• **Aim**: Would you restate all the data that follows, word for word?

START Dataset extract

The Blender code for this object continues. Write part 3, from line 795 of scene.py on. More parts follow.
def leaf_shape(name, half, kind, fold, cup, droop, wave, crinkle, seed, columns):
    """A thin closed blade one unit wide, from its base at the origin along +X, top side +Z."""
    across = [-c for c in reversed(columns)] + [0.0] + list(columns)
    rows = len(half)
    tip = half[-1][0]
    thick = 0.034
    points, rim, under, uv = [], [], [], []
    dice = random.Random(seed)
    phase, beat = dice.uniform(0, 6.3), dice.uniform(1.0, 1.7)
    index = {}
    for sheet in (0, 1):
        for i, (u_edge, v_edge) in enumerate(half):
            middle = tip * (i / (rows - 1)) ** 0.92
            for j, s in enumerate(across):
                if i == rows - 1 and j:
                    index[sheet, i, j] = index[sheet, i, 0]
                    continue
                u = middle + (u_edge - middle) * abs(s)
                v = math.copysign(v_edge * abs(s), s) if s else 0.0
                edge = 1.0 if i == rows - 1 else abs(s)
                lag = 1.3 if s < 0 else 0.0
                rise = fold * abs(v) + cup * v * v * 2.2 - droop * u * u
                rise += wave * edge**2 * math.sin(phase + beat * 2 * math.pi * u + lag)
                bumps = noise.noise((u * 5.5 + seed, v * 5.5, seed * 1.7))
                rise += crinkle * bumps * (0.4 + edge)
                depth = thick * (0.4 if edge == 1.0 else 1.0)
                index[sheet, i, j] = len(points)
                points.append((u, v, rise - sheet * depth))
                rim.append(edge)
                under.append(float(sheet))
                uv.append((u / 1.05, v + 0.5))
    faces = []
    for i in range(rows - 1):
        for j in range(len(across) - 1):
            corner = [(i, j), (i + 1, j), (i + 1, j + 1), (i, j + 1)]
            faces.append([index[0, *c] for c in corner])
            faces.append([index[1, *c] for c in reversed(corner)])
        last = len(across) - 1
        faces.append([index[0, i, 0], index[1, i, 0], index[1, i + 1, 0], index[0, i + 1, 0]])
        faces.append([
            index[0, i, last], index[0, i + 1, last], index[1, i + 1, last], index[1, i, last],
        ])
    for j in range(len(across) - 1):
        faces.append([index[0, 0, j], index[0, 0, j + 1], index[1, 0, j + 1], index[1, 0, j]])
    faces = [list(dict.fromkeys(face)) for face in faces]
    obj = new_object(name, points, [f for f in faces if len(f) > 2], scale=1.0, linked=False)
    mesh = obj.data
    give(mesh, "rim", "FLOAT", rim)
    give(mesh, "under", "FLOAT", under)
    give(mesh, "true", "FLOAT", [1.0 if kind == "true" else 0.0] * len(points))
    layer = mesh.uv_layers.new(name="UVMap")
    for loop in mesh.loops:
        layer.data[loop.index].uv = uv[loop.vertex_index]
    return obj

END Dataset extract

• **Result for this task**:
The Blender code for this object continues. Write part 3, from line 795 of scene.py on. More parts follow.
def leaf_shape(name, half, kind, fold, cup, droop, wave, crinkle, seed, columns):
    """A thin closed blade one unit wide, from its base at the origin along +X, top side +Z."""
    across = [-c for c in reversed(columns)] + [0.0] + list(columns)
    rows = len(half)
    tip = half[-1][0]
    thick = 0.034
    points, rim, under, uv = [], [], [], []
    dice = random.Random(seed)
    phase, beat = dice.uniform(0, 6.3), dice.uniform(1.0, 1.7)
    index = {}
    for sheet in (0, 1):
        for i, (u_edge, v_edge) in enumerate(half):
            middle = tip * (i / (rows - 1)) ** 0.92
            for j, s in enumerate(across):
                if i == rows - 1 and j:
                    index[sheet, i, j] = index[sheet, i, 0]
                    continue
                u = middle + (u_edge - middle) * abs(s)
                v = math.copysign(v_edge * abs(s), s) if s else 0.0
                edge = 1.0 if i == rows - 1 else abs(s)
                lag = 1.3 if s < 0 else 0.0
                rise = fold * abs(v) + cup * v * v * 2.2 - droop * u * u
                rise += wave * edge**2 * math.sin(phase + beat * 2 * math.pi * u + lag)
                bumps = noise.noise((u * 5.5 + seed, v * 5.5, seed * 1.7))
                rise += crinkle * bumps * (0.4 + edge)
                depth = thick * (0.4 if edge == 1.0 else 1.0)
                index[sheet, i, j] = len(points)
                points.append((u, v, rise - sheet * depth))
                rim.append(edge)
                under.append(float(sheet))
                uv.append((u / 1.05, v + 0.5))
    faces = []
    for i in range(rows - 1):
        for j in range(len(across) - 1):
            corner = [(i, j), (i + 1, j), (i + 1, j + 1), (i, j + 1)]
            faces.append([index[0, *c] for c in corner])
            faces.append([index[1, *c] for c in reversed(corner)])
        last = len(across) - 1
        faces.append([index[0, i, 0], index[1, i, 0], index[1, i + 1, 0], index[0, i + 1, 0]])
        faces.append([
            index[0, i, last], index[0, i + 1, last], index[1, i + 1, last], index[1, i, last],
        ])
    for j in range(len(across) - 1):
        faces.append([index[0, 0, j], index[0, 0, j + 1], index[1, 0, j + 1], index[1, 0, j]])
    faces = [list(dict.fromkeys(face)) for face in faces]
    obj = new_object(name, points, [f for f in faces if len(f) > 2], scale=1.0, linked=False)
    mesh = obj.data
    give(mesh, "rim", "FLOAT", rim)
    give(mesh, "under", "FLOAT", under)
    give(mesh, "true", "FLOAT", [1.0 if kind == "true" else 0.0] * len(points))
    layer = mesh.uv_layers.new(name="UVMap")
    for loop in mesh.loops:
        layer.data[loop.index].uv = uv[loop.vertex_index]
    return obj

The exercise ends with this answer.